Officially launched today, the interactive website, www.catskillanglingcollection.org provides Catskill anglers with a comprehensive digital “hatch chart” of the insects the trout are eating, the artificial flies that best imitate those insects, and when and where to fish the trout. It also offers a history of angling on the Esopus Creek, the natural history of local trout species, recipes for tieing the flies that match the hatch, and more. The content is available on all devices, so users can access it on a desktop or laptop, or carry it with them via tablet or smartphone.
The website, produced by the Jerry Bartlett Angling Collection housed in the Phoenicia Library in Phoenicia, New York, is a state-of-the-art marriage of art and science created by the Chichester, New York design firm of Stephanie Blackman Design and Mark Loete, a professional photographer and Esopus fly fishing guide. It was sponsored by a grant to the Phoenicia Library from Cornell Cooperative Extension’s Ashokan Watershed Stream Management Program.
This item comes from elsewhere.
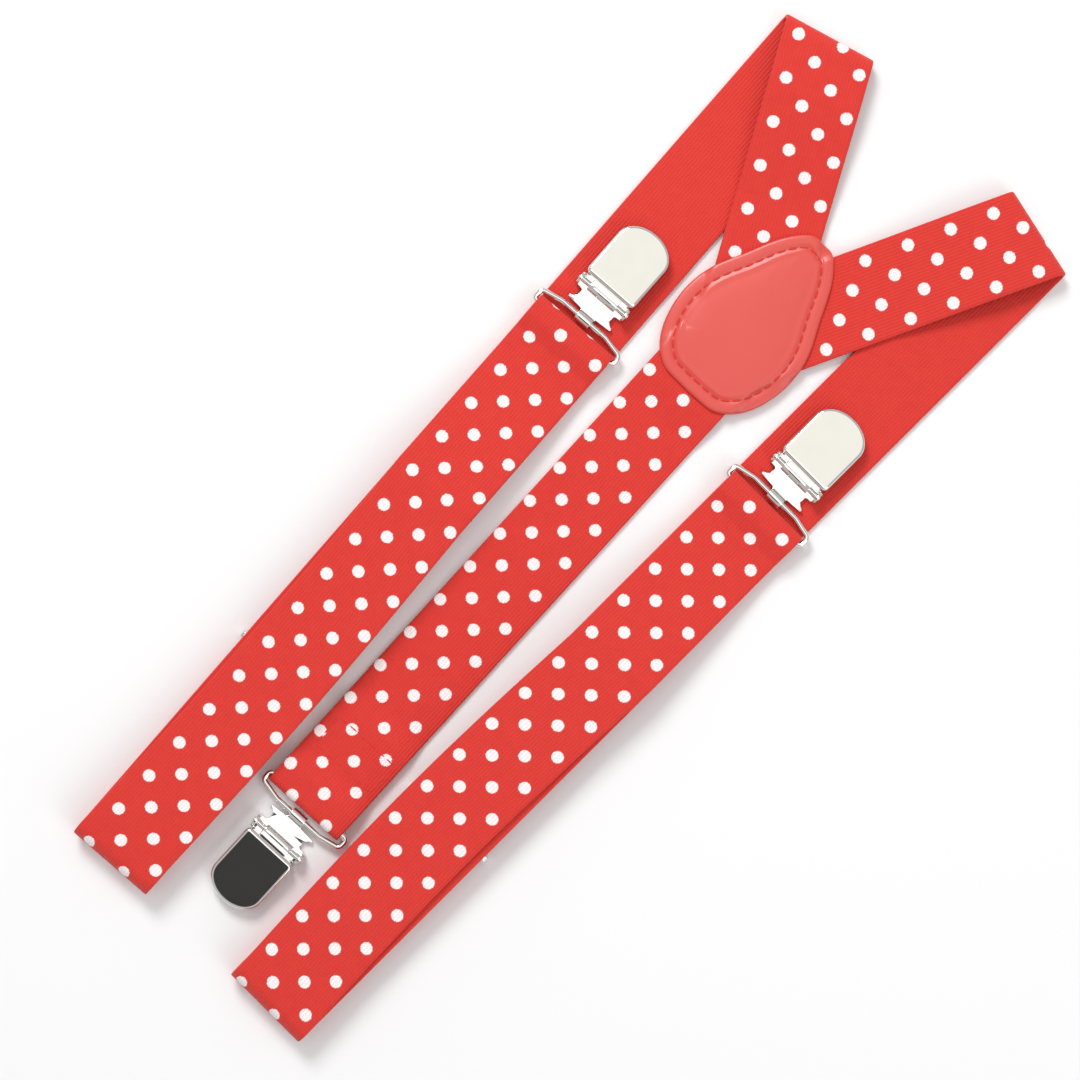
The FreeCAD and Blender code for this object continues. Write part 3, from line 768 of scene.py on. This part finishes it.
# %% [markdown]
# ## The patch
#
# Two leather teardrops hold the three tapes between them. A press leaves a rounded rim, a groove for the
# seam, a low ridge inside it, and a soft dome. So that section is drawn once and spun into a dish, and each
# spoke of the dish is moved onto the teardrop's outline, which is read from the engineering model.

# %% The patch's outline
SPOKES = 160


def outline_of(node):
    """Points round a flat node's edge, evenly spaced, in millimetres."""
    low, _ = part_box(node)
    loose = {(round(v.co.x / MM, 3), round(v.co.y / MM, 3)) for v in frame["nodes"][node].data.vertices
             if v.co.z < low.z + 1e-5}
    middle = Vector((sum(p[0] for p in loose), sum(p[1] for p in loose))) / len(loose)
    ordered = sorted((Vector(p) for p in loose), key=lambda p: math.atan2(p.y - middle.y, p.x - middle.x))
    closed = ordered + [ordered[0]]
    lengths = [(b - a).length for a, b in zip(closed, closed[1:])]
    spacing = sum(lengths) / SPOKES
    points, walked, target = [], 0.0, 0.0
    for a, b, length in zip(closed, closed[1:], lengths):
        while target < walked + length and len(points) < SPOKES:
            points.append(a.lerp(b, (target - walked) / length))
            target += spacing
        walked += length
    return points


outline = outline_of("patch_back")
outline = [(outline[i - 1] + outline[i] + outline[(i + 1) % SPOKES]) / 3 for i in range(SPOKES)]
patch_middle = Vector((sum(p.x for p in outline), sum(p.y for p in outline))) / SPOKES
print("patch outline middle in mm:", tuple(round(value, 1) for value in patch_middle))

# %% Spokes, and what lies under them
DISH = 20.0


def spoke(index, inset):
    """The point a given distance inside the outline, along one spoke."""
    here = outline[index % SPOKES]
    along = (outline[(index + 1) % SPOKES] - outline[index - 1]).normalized()
    inward = Vector((-along.y, along.x))
    to_middle = patch_middle - here
    way = to_middle.normalized()
    near = here + way * (min(inset, 6.0) / max(way.dot(inward), 0.62))
    if inset <= 6.0:
        return near
    return near.lerp(patch_middle, (inset - 6.0) / (DISH - 6.0))


def webbing_under(x, y):
    """1 over webbing and 0 beside it, for a point on the patch."""
    y_fold = y + MIDDLE_Y
    arm_foot = TOP_Y - ARM_LENGTH * math.cos(ARM_LEAN)
    offs = [abs(x * math.cos(ARM_LEAN) - side * (y_fold - arm_foot) * math.sin(ARM_LEAN)) for side in (-1, 1)]
    tests = [off for off, side in zip(offs, (-1, 1)) if side * x > -1.0 and y_fold > PATCH_SEAM_Y]
    if y_fold < PATCH_SEAM_Y:
        tests.append(abs(x - patch_middle.x))
    nearest = min(tests, default=99.0)
    share = min(max((WEB_WIDTH / 2 + 1.4 - nearest) / 1.6, 0.0), 1.0)
    return share * share * (3 - 2 * share)


def dish(profile):
    """Spin a section, given as (inset, height) pairs, and move its spokes onto the outline."""
    bm = spun([(DISH - inset, 0, z) for inset, z in profile], (0, 0, 1), SPOKES)
    for vert in bm.verts:
        radius = math.hypot(vert.co.x, vert.co.y)
        if radius < 1e-3:
            vert.co.x, vert.co.y = patch_middle
            continue
        index = round(math.atan2(vert.co.y, vert.co.x) / (2 * math.pi) * SPOKES)
        vert.co.x, vert.co.y = spoke(index, DISH - radius)
    return bm


# %% [markdown]
# ### The top leather
#
# The rim dips to the lower leather where no tape runs beneath it, as a pressed and sewn rim does. That is a
# small move of each vertex, larger near the edge and gone by the middle.

# %% Make the two leathers
RIM_DROP = 0.95
UNDER_DROP = 1.16
TOP_UNDER = 2.4
RIM_REACH = 7.0
SEAM_INSET = 3.4
SEAM_Z = 3.2
TOP_SECTION = [(DISH, 2.36), (8.0, 2.36), (2.0, 2.36), (0.25, 2.36), (0.05, 2.5), (0.0, 2.75), (0.08, 3.05),
               (0.35, 3.27), (0.8, 3.35), (1.8, 3.42), (2.6, 3.4), (3.0, 3.22), (SEAM_INSET, 3.1), (3.8, 3.24),
               (4.3, 3.52), (4.8, 3.6), (5.4, 3.56), (6.3, 3.66), (8.0, 3.86), (10.5, 4.02), (13.5, 4.13),
               (16.5, 4.18), (DISH, 4.2)]
BACK_SECTION = [(DISH, 0.0), (8.0, 0.0), (0.3, 0.0), (0.06, 0.1), (0.0, 0.35), (0.0, 0.75), (0.1, 1.0),
                (0.4, 1.1), (3.5, 1.1), (8.0, 1.1), (DISH, 1.1)]


def rim_drop(x, y, inset, deepest):
    """How far a point of the top leather sinks where no tape holds it up."""
    return deepest * (1.0 - webbing_under(x, y)) * max(0.0, 1.0 - inset / RIM_REACH) ** 0.7


def drape(bm):
    """Lower the rim where nothing lies under it."""
    for vert in bm.verts:
        inset = min((point - Vector(vert.co[:2])).length for point in outline[::2])
        deepest = UNDER_DROP if vert.co.z < TOP_UNDER else RIM_DROP
        vert.co.z -= rim_drop(vert.co.x, vert.co.y, inset, deepest)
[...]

The project began after a fire at the Phoenicia Library in March 2011 damaged eight “Match the Hatch” panels housed in the library’s Jerry Bartlett Angling Collection. The panels had been created by fishing guide Jerry Bartlett in the early 1990s as part of his instruction and guiding program and included photos of 47 species of aquatic insects in various life stages, matched with the artificial flies that imitate each insect. Project workers transcribed the information from the charred panels, then cross-correlated it with macro-invertebrate surveys of the Esopus Creek carried out by the New York State Department of Environmental Conservation from 1995 to 2010 and with on-stream observations by experienced Esopus anglers during the 2013 angling season. The taxonomy was updated to reflect the most recent changes in the naming and classification of the listed insects brought about by advances in genetic DNA testing.
The resulting 2014 Match the Hatch digital edition is a listing of 33 insect species favored by hungry Esopus Creek trout, reflecting current conditions and arranged by month of their appearance. A photograph of the nymph and adult phase of each species is paired with studio photographs of the artificial flies that best imitate each insect. This information can be accessed by time of year, generic name of the insect, scientific Latin name of the insect, generic name of the artificial fly, and/or by a visual match of the photos with the live insects encountered on the stream. The artificial flies are further categorized as drys, nymphs, attractors, terrestrials and streamers. Included is the fly tyer’s original recipe for the fly, listing hook sizes and the materials used in making the fly, and identifying both the tyer and the originator of the fly. Fourteen master fly tyers, recognized as among the best at the arcane craft of Catskill-style fly tying, contributed their artistry to the project. Sixty-four original flies tied for the project are mounted in museum-quality shadow box mounts and placed on display in the Phoenicia Library (9 Ava Maria, Phoenicia, NY 12464).
The Jerry Bartlett Collection at the Phoenicia Library was created in 1995 in honor of local guide and angling instructor Jerry Bartlett (1939-1995), who worked tirelessly to conserve the cold water fisheries of the Catskills Mountains. We celebrate the history and traditions of Catskill Angling with an extensive collection of books about fishing and fly tying as well as with collections of rods and reels, tackle, historical memorabilia, artworks, archives, and other resources. Dedicated to Jerry’s memory, the collection is housed in the Phoenicia Library and is open to the public during library hours.